Hamor does not reprove his son or resist his demands. The way his son says ‘Get me…’ presents a picture of spoiling.
Spoiling has two roots. It is brought about by a failure ever to reprove a child, and by yielding to the child’s every demand. The child may ask for what it knows it should not ask for. It is testing the boundaries, testing the resolve of the parent. Will my parent continue to uphold the same standards, or can I shift the boundaries, renegotiate what is right and what is wrong? Can I wear down the parent with my whining so that they no long insist on the standards they have given in the past? Is it more trouble to the parent to put up with my constant requests than to uphold the right standard? That may well be the case if the parent has formed standard for his or her own convenience. The standard is not really based on God’s standards but it arbitrary and may not even be based on a righteous standard at all. Badly formed rules and inconsistent rules are weak rules and vulnerable to attack. Yes, the child should learn to do what they are told, simply because they are told, and the parent is entitled to make some rules for their own convenience, but they should have the long-term training in view, and ultimately, the training process is for the good of the child, not for the good of the parent. The attempt by a child to request something which is beyond the border of what is allowed, should be met with some firmness. It is not just a mistake. The child should know the rules well enough. It is a deliberate attempt to bring about change. Worse still is the situation when the child breaks the rules knowingly. That demands punishment of some sort. Punishment is not unkind. Punishment of lesser transgressions with lesser punishments will hopefully save the child from more serious errors in the future.

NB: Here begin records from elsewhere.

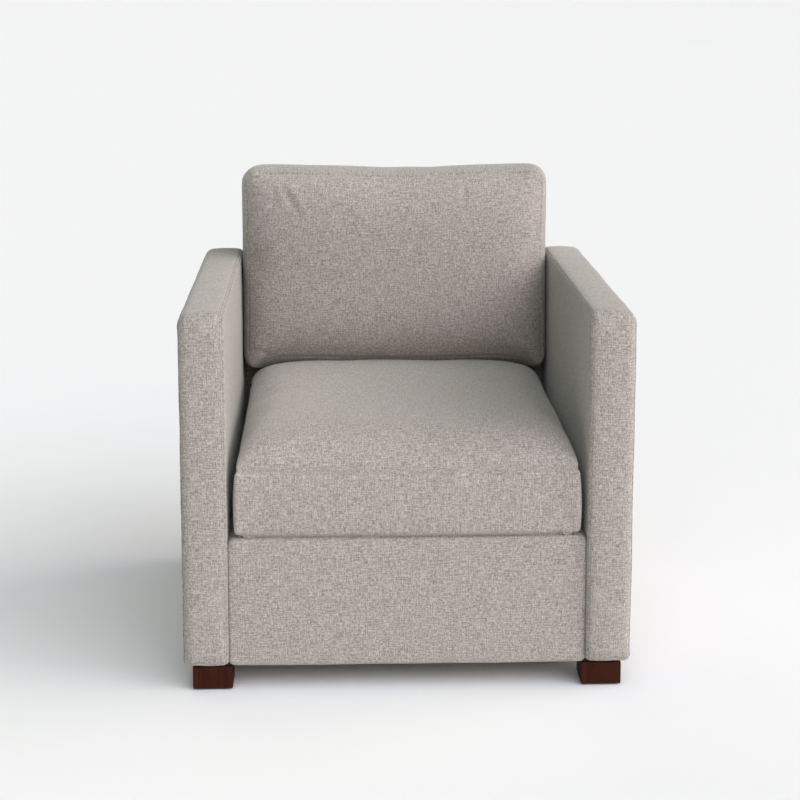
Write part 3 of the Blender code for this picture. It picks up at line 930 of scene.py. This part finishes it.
def inflate(obj, held, pressure, cap, slack):
    """Fill a closed cover by cloth simulation, and keep the result without the modifier.

    The held vertices stay in place, and no vertex moves further than cap.
    """
    mesh = obj.data
    start = points_of(mesh)
    group = obj.vertex_groups.new(name="held")
    group.add(held, 1.0, "REPLACE")
    cloth = obj.modifiers.new("Cloth", "CLOTH")
    for key, value in CLOTH_SETTINGS.items():
        setattr(cloth.settings, key, value)
    cloth.settings.use_pressure = True
    cloth.settings.uniform_pressure_force = pressure
    cloth.settings.shrink_min = -slack
    cloth.settings.effector_weights.gravity = 0.0
    cloth.settings.vertex_group_mass = group.name
    cloth.collision_settings.use_collision = False
    cloth.point_cache.frame_start = 1
    cloth.point_cache.frame_end = SIM_FRAMES
    scene = bpy.context.scene
    for number in range(1, SIM_FRAMES + 1):
        scene.frame_set(number)
    graph = bpy.context.evaluated_depsgraph_get()
    shift = points_of(obj.evaluated_get(graph).data) - start
    obj.modifiers.remove(cloth)
    obj.vertex_groups.remove(group)
    scene.frame_set(1)
    ends = np.array([edge.vertices for edge in mesh.edges])
    degree = np.maximum(np.bincount(ends.ravel(), minlength=len(start)), 1)[:, None]
    for _ in range(SWELL_SMOOTHING):
        total = np.zeros_like(shift)
        np.add.at(total, ends[:, 0], shift[ends[:, 1]])
        np.add.at(total, ends[:, 1], shift[ends[:, 0]])
        shift = 0.5 * shift + 0.5 * total / degree
    length = np.linalg.norm(shift, axis=1)
    limit = cap * np.tanh(length / cap) / np.maximum(length, 1e-9)
    move_points(mesh, start + shift * limit[:, None])


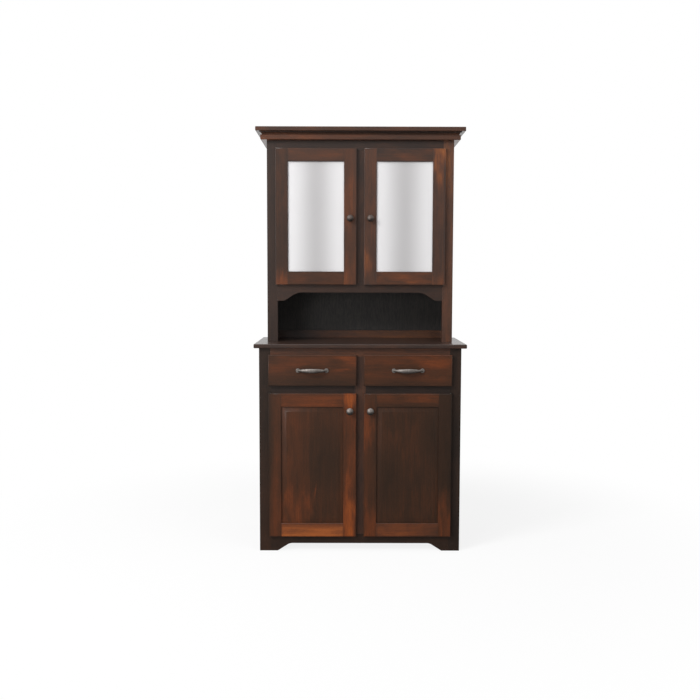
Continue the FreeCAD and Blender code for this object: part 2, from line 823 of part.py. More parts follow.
def crown_section():
    """The moulding's section: projection along X and height along Z, from its inner lower corner."""
    top = bead_height + cove_radius + crown_lip
    nose = bead_radius * (1 - math.sqrt(0.5))
    hollow = cove_radius * (1 - math.sqrt(0.5))
    lip = cove_start + cove_radius
    corners = [
        Vector(0, 0, 0),
        Vector(bead_projection - bead_radius, 0, 0),
        Vector(bead_projection, 0, bead_radius),
        Vector(bead_projection, 0, bead_height - bead_radius),
        Vector(bead_projection - bead_radius, 0, bead_height),
        Vector(cove_start, 0, bead_height),
        Vector(lip, 0, bead_height + cove_radius),
        Vector(lip, 0, top),
        Vector(0, 0, top),
    ]
    low_nose = Vector(bead_projection - nose, 0, nose)
    high_nose = Vector(bead_projection - nose, 0, bead_height - nose)
    cove = Vector(cove_start + hollow, 0, bead_height + cove_radius - hollow)
    bends = {1: low_nose, 3: high_nose, 5: cove}
    edges = []
    for index, start in enumerate(corners):
        end = corners[(index + 1) % len(corners)]
        if (end - start).Length < 1e-6:
            continue
        if index in bends:
            edges.append(Part.Arc(start, bends[index], end).toShape())
        else:
            edges.append(Part.LineSegment(start, end).toShape())
    return Part.Face(Part.Wire(edges)), lip, top


def crown(parts):
    """The crown: a moulding with mitred returns under an overhanging slab."""
    section, lip, height = crown_section()
    low_z = slab_z - height
    reach = hutch_half + lip

    side_face = section.copy()
    side_face.translate(Vector(hutch_half, hutch_face_y - lip, low_z))
    right_return = side_face.extrude(Vector(0, back_y - hutch_face_y + lip, 0))

    front_face = section.copy()
    front_face.rotate(Vector(0, 0, 0), Vector(0, 0, 1), -90)
    front_face.translate(Vector(-reach, hutch_face_y, low_z))
    front = front_face.extrude(Vector(2 * reach, 0, 0))

    spare = lip + 1
    mitre = [
        Vector(-hutch_half, hutch_face_y, 0),
        Vector(hutch_half, hutch_face_y, 0),
        Vector(hutch_half + spare, hutch_face_y - spare, 0),
        Vector(-hutch_half - spare, hutch_face_y - spare, 0),
    ]
    wedge = Part.Face(Part.makePolygon(mitre + mitre[:1])).extrude(Vector(0, 0, top_z))
    returns = both([mirrored(right_return.cut(wedge))])
    parts["crown_moulding"] = [front.common(wedge)] + returns

    slab_half = hutch_half + slab_overhang
    slab = block(-slab_half, slab_half, hutch_face_y - slab_overhang, back_y, slab_z, top_z)
    parts["crown_slab"] = [eased_top(slab, slab_radius)]


def dresser():
    """Every node of the dresser: its name and its solids."""
    parts = {}
    pins = base_cabinet(parts)
    base_doors(parts)
    drawer(parts)
    pins += hutch_cabinet(parts)
    hutch_doors(parts)
    door_fittings(parts)
    crown(parts)
    parts["shelf_pins"] = pins
    return parts


def solids_of(shapes):
    """The plain solids inside a list of shapes."""
    found = []
    for shape in shapes:
        found += shape.Solids
    return found


def write_parts(parts):
    """Write one STEP file per node."""
    os.makedirs("parts", exist_ok=True)
    for name, shapes in parts.items():
        solids = solids_of(shapes)
        shape = solids[0] if len(solids) == 1 else Part.makeCompound(solids)
        shape.exportStep(os.path.join("parts", name + ".step"))


write_parts(dresser())
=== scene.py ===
"""Dress a two-piece dresser: a base cabinet with drawers and doors, and a glazed hutch on top.

Every board that shows is sawn, eased and stained here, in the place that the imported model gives
it. The inner boards and the metalwork keep their own meshes and only take a finish.
"""

import json
import logging
import math
from contextlib import contextmanager
from dataclasses import dataclass, field
from enum import Enum
from random import Random
from typing import Callable, Iterable, Iterator, Sequence

import bmesh
import bpy
from mathutils import Euler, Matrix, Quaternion, Vector

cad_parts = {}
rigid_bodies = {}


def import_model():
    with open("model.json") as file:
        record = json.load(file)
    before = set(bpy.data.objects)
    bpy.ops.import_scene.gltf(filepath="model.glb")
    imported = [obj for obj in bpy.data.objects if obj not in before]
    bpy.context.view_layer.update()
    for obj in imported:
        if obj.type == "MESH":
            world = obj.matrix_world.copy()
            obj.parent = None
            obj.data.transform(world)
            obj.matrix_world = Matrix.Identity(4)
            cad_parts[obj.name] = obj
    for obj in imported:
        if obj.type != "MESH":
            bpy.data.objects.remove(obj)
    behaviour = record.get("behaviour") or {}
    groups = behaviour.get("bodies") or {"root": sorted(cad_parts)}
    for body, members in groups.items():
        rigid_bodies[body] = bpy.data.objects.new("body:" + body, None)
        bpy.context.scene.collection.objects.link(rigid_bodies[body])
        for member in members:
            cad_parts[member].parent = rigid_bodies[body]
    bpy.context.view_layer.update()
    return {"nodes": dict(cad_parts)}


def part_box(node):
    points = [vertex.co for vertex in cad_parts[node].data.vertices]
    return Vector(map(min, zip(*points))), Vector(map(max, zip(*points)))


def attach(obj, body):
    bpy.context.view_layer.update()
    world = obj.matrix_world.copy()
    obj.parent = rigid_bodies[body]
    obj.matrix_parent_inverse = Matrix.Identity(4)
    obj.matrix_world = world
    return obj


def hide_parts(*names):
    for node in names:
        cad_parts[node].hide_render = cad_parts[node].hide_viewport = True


LOG = logging.getLogger("dresser")
PATCHES = 3  # the most patches that a stain can have
SEEDS = (1.0, 40.0)  # the range in which each board's name picks its figure
WELD = 1e-6  # corners closer than this are one corner
FACING = 0.9  # a face whose normal has more than this along an axis faces that way

Object = bpy.types.Object
Material = bpy.types.Material
Outputs = bpy.types.NodeOutputs
Socket = bpy.types.NodeSocket
Feed = Socket | float | tuple
Feeds = dict[str | int, Feed]
Range = tuple[float, float]
Triple = tuple[float, float, float]
Colour = tuple[float, float, float, float]
Stops = tuple[tuple[float, Colour], ...]
Test = Callable[[Vector, Vector], bool]

BLACK: Colour = (0.0, 0.0, 0.0, 1.0)
WHITE: Colour = (1.0, 1.0, 1.0, 1.0)


# ---- places ----


class Side(Enum):
    """The left or right half of the dresser, as its nodes and pieces are named."""

    LEFT = "left"
    RIGHT = "right"


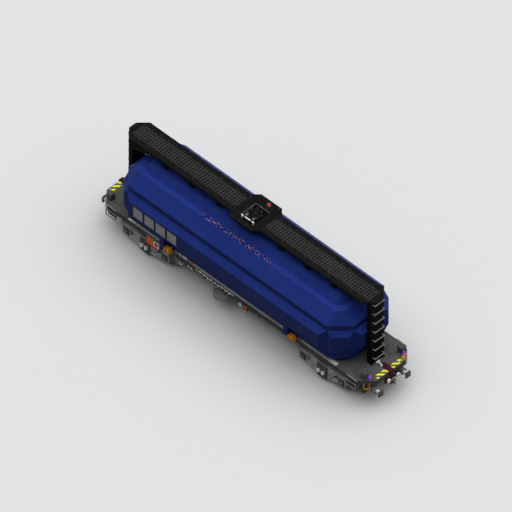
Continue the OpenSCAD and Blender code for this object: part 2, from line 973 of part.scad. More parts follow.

But yielding to the child is harmful for another reason. It trains up the child to be weak. You maim the child and make it unable to resist temptation. Some parents do this out of inordinate love, others through parental laziness. A child who is never denied what it wants, soon learns that its desires can always be satisfied, and all self-restraint will be impossible. The child will become unable to bear every whim not being satisfied immediately.